There at La Fontaine du Mont, in a barn turned studio and musical laboratory attached to the main house, the scenes of Cinema el Mundo took shape. Collaborators came and went, in person or on tape; Menwar , Guo Gan, Andra Kouyate, Vincent Segal, Stephane Coutable, Ibrahim from Tinariwen, Niaz Diasamidze, Robert Wyatt, with their strange menagerie of instruments, their little glass shards of color and sound, all welcomed and seduced by atmosphere of Lo’Jo’s home base. To Péan, Robert Wyatt was something of a returning hero. “The album Rock Bottom left an indelible mark on my adolescence,” he says. “It’s like a spring that is never exhausted, a great big gift of existence.”

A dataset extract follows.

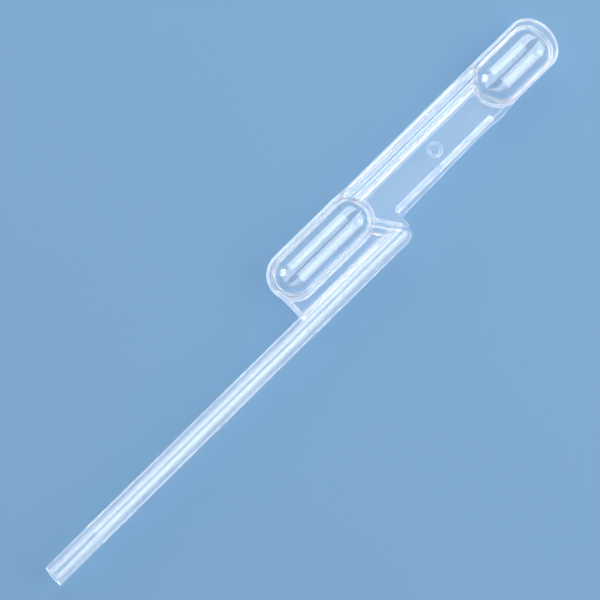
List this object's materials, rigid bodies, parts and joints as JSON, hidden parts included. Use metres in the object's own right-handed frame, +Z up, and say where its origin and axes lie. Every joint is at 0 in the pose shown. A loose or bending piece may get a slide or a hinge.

And over the music, Péan painted his words, which, to him, are like “the fossils of signs and symbols preserved in the amber of a song.” In Denis Péan, France has something of a Loire valley Pablo Neruda or Dylan Thomas, whose Llaregub Hill is the entire world.
Half of Lo’Jo’s magic lives in their lyrics, a fact which presents a fair challenge to those who barely scraped through their French exams at school. But it’s a mountain worth the climb, the key to Lo’jo’s inner sanctum.
It’s the place where Cinema el Mundo was born, shot by shot, take by take, scene by scene. Have a little patience and Lo’Jo will take you there.